On Sat, Jan 20, 2018 at 03:26:27PM +0100, Ingo Molnar wrote:
> 
> * Nadav Amit <nadav.a...@gmail.com> wrote:
> 
> > > So we are trading a 5-15% slowdown (PTI) for another 5-15% slowdown, plus 
> > > we 
> > > are losing the soft-SMEP feature on older CPUs that PTI enables, which is 
> > > a 
> > > pretty powerful mitigation technique.
> > 
> > This soft-SMEP can be kept by keeping PTI if SMEP is unsupported. Although 
> > we 
> > trade slowdowns, they are different ones, which allows the user to make his 
> > best 
> > decision.
> 
> Indeed, not allowing PTI to be disabled if SMEP is unavailable might be a 
> solution.

Well, I do not agree with this, for the simple reason that the SMEP-like
protection provided by PTI was in fact a byproduct of the Meltdown
mitigation, eventhough quite a valuable one.
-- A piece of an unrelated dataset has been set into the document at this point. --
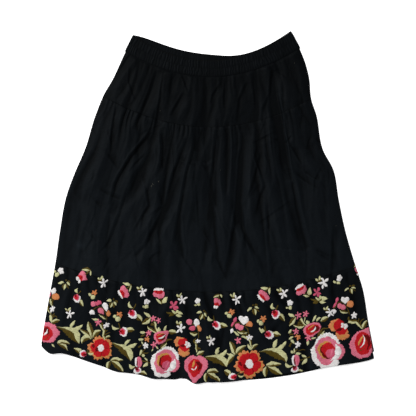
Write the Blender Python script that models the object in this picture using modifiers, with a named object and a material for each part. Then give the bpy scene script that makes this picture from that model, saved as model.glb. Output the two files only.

For me, disabling PTI means
"I want to recover the performance I had on this workload before the PTI
fixes because I value performance over security". By doing it per process
we'll allow users to have both performance for a few processes and
protection (including SMEP-like) for the rest of the system. Their only
other choice will be to completely disable PTI, thus removing all
protection and losing the SMEP emulation.